Addressing this imbalance
is expensive. When grid congestion occurs, renewable energy producers must reduce output to prevent damage to the system while generators nearer the source of demand must increase production to keep the system balanced. Flexible combined-cycle gas turbines are commonly used for this purpose. This involves two payments: one to the renewable energy producers to reduce output, and another to the substitute generators to increase theirs. In 2024, costs exceeded £1 billion and in Q1 2025 reached £400 million: without reform, this is projected to hit £6 billion per year by 2030, according to the National Energy System Operator (NESO).


Addressing the needed reform without zonal pricing?

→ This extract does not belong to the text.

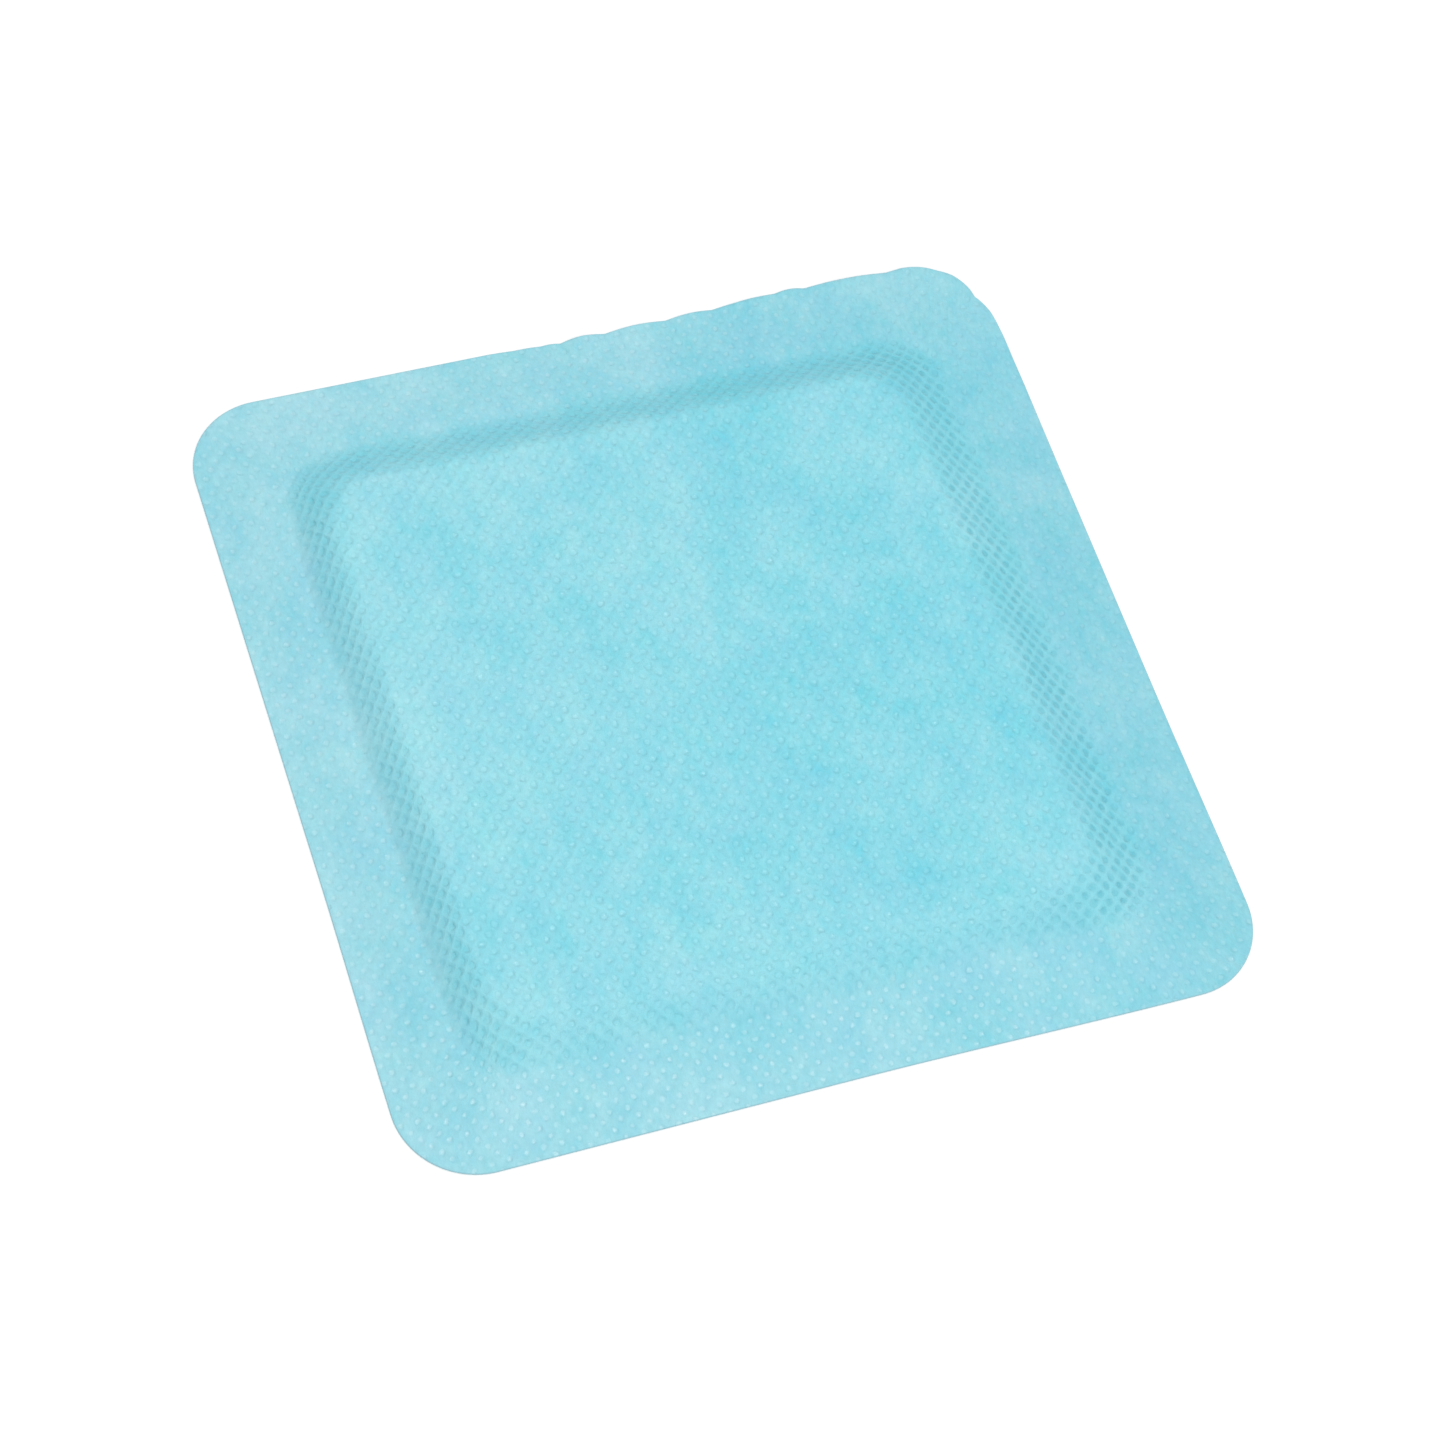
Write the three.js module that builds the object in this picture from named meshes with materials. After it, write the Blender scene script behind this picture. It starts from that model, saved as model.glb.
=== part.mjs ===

Instead of zonal pricing, the Government is pursuing a multi-year reform programme to strengthen the national pricing system, aiming to:

  1. Improve locational signals within national pricing: Through reforms to network charges, including Transmission Network Use of System (TNUoS) charges, and better incentives for generation and demand to site where they add most value, supported by the forthcoming Strategic Spatial Energy Plan (to be released in late 2026) to align planning, leasing, and network buildout.
  2. Reform the ‘Balancing Mechanism’: Making it more flexible, cost-reflective, and granular in locational pricing, with planned changes to widen participation and increase transparency.
  3. Support investment in flexibility and low-carbon technologies: Improving market arrangements for storage, demand-side response, and interconnection so that they are awarded appropriately.

This pipeline also includes the Constraints Collaboration Project (targeted for 2026) and a ‘Reformed National Pricing Delivery Plan’ (end of 2025), to coordinate the legislative changes, design details, and delivery timelines necessary to bring these reforms together into a coherent national pricing system designed to enable a decarbonised electricity system by 2035.